The Babylonians seem to have concentrated on periods and prediction without developing a spatial, geometric model for the movement of the planets. It fell to the Hellenistic Greeks to postulate ideal circular motions.

This is correct, but there's an important addendum: the Babylonian system worked better. The Greek system failed to generate accurate results some of the time precisely because it tried to create a model that explained the results, instead of just using the empirical data to predict future phenomena.

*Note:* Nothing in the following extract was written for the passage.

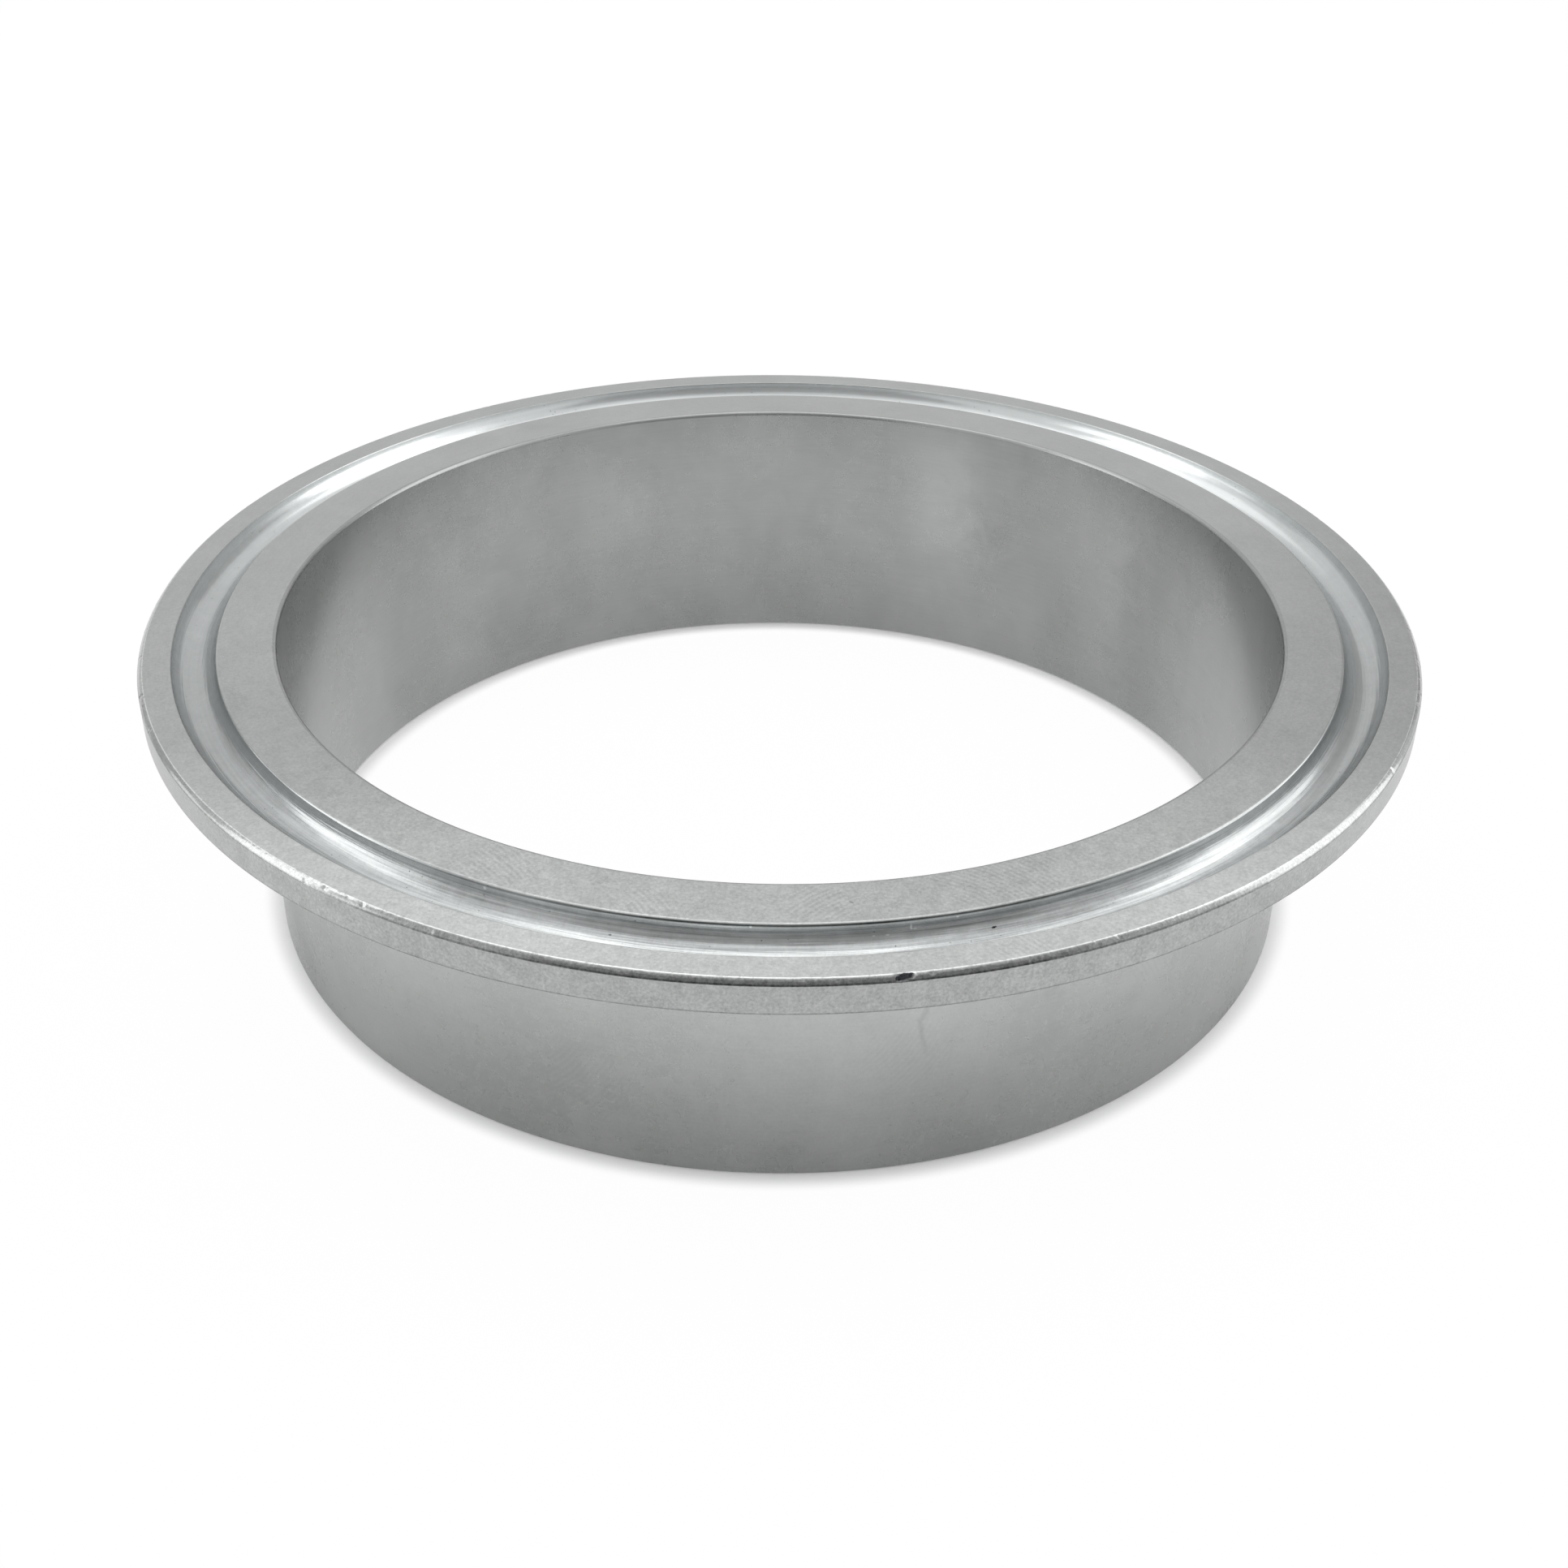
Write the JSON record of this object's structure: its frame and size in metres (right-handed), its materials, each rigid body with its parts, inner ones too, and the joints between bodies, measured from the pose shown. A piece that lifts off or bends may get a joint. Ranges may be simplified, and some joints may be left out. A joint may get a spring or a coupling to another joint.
{
  "type": "sanitary clamp ferrule",
  "caption": "Short turned steel weld ferrule: a straight tube end with a bore and a clamp flange whose flat face has a round-bottomed gasket groove.",
  "frame": {"origin": "centre of the weld end's face, on the bore's axis", "axes": "+Z along the bore's axis, from the weld end to the gasket face"},
  "size_m": [0.091, 0.091, 0.021],
  "materials": {
    "turned_steel": "finely turned and lightly satin, with small nicks on the rim"
  },
  "bodies": {
    "root": {"ferrule": "turned_steel"}
  },
  "joints": []
}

In this way the Babylonians were somewhat like the modern physicists we've discussed who 'just calculate!' without worrying about the fact that their methods for dealing with infinities that crop up are theoretically impossible. Like the Greeks, those who are concerned about that are working with models that don't line up with reality in ways we can't quite see yet.

Also like the Greeks, though, they are probably the ones who are someday going to push us to a new level of understanding. The short-term generation of inaccurate theories is what laid the foundation of insight for later scientists. If all we had were the Babylonian tables, we may never have gotten to Galileo.

bthun said...

Thanks for the heads-up Tex...

The 24 hour notice gives all an opportunity to craft a really spiffy pinhole projector.

When I was a wee lad, I used to make them from balsa wood procured from the hobby shop. Cardboard works just as well.

karrde said...

You know, I've heard that explanation of gravity, orbits, and conic sections several times.

But your simple statement, plus a good picture, seems so much better than most textbook versions of it I've seen.

(On the other hand, I recognized the conic-section picture and its meaning immediately. Likely because of those classes...)

RonF said...

Ah, I always learned parabolas as ax**2 + bx +c = y, which I suppose would be comparable to x**2 = y - but not to x = y**2.

Tom said...

Plus, the heliocentric system made a hash out of physics in Galileo's time and offered no replacement theory.

I'll be outside when it happens, but alas I'll have to see photos afterward.